Recently, a unique method to purify cardiomyocytes using the high number of mitochondria within cardiomyocytes was reported [70, 71]. In this method, genetic engineering is not required, and damage to cells should be decreased. On the other hand, another method was established using the signal-regulatory protein alpha (SIRPA), which can select immature cardiomyocytes which have fewer mitochondria [72].

4. Future Model of Heart Disease Composed of the iPS-Cells-Derived Cardiomyocytes

Very recently, in a genomic mutation heterozygous for polysystic kidney disease 1 (Pkd1), the deletion is restored by spontaneous mitotic recombination [73]. Indeed, the frequency of genetic repair events by spontaneous mitotic recombination in pluripotent stem cells is higher than that in somatic cells [74]. Interestingly, from the RT-PCR data from Cheng et al., not only wild-type iPS cells but also −/− iPS were detected [73]. These results are also important to heart diseases, especially for dominant mutation. Comparison of these (+/+ and −/−) cells can be perfect because there is no genetic background difference, since they are derived from the same person.

Currently, several multielectrode array systems for in vitro extracellular electrophysiology are available for QT prolongation screening with iPS cell-derived myocytes. In order to screen the function of mutated channels located on subcellular organelles such as the RYR2, fluctuations in intracellular Ca2+ concentrations should be measured. Development of a user-friendly detection system for stimulation and recording of such channels in patient cardiomyocytes is expected [75], as well as sensor techniques and bioanalytical approaches for cardiotoxicity testing [76].
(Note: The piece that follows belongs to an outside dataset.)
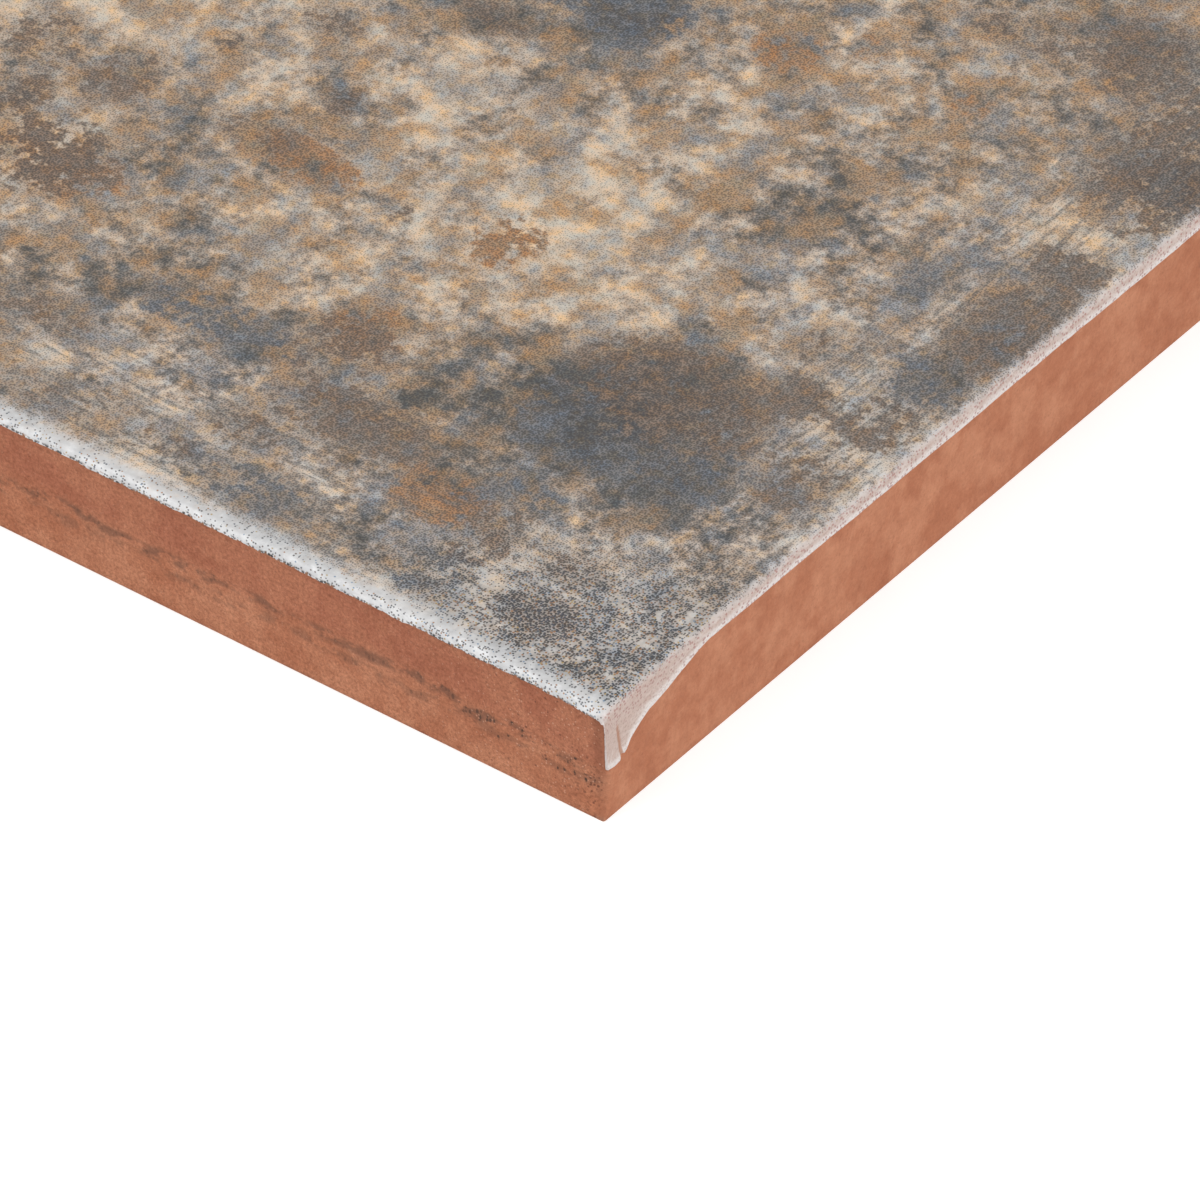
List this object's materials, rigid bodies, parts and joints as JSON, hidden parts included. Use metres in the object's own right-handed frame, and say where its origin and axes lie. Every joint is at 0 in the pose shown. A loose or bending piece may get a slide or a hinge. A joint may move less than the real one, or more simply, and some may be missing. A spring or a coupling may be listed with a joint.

Because tissues are three dimensional, 3D in vitro models can be made using scaffolds [77] or cell sheets [78, 79] in the near future. The process of tissue formation can be observed and compared with normal tissue formation. For this purpose, not only cardiomyocytes, but also other cardiac cells should be developed. Hearts contain a vascular system, which is difficult to constitute using a 2D model; however, it may be possible using a 3D model [80].

Gene expression levels [81, 82] and protein profiles [83] can be analyzed similarly to other cell culture systems. Recent progresses in the investigation of micro-RNA have provided information on the process to disease. Micro-RNA can be biomarkers for cardiovascular diseases [84] and have gained attention as regulators for cardiac injury and protection [85]. Cardiac differentiation by BMP from cardiac progenitors was mediated by micro-RNA [86]. In fact, micro-RNA is associated with cell fate decision [87]. In cardiomyocyte differentiation, miR-1 and miR-133 are upregulated, and miR-499 promotes cardiomyogenesis [88]. Thus, the state of the disease can be more precisely assessed by micro-RNA expression. Networks of mRNA and micro-RNA to determine human cardiomyocytes differentiation were investigated [89], and such attempts should be required, and analytical development is also required to fit this. Not only gene expression, but also global methylation analysis of CpG islands and the identification of non-CpG islands by next generation sequences is also useful. Other epigenetic approaches should make progress in this field [90]. Because some differences were reported between iPS-cell-derived cardiomyocytes and tissue-derived cardiomyocytes, where iPS cell-derived cardiomyocytes were more immature than tissue derived cardiomyocytes, further studies should be performed to evaluate their quality.

5. Conclusion

Using iPS cells for in vitro heart disease models is a promising method for evaluating drug effects. Many disease models should be constructed. However, further studies are necessary to evaluate cardiomyocytes in terms of heterogeneity using molecular biological analyses derived from the patient's tissues.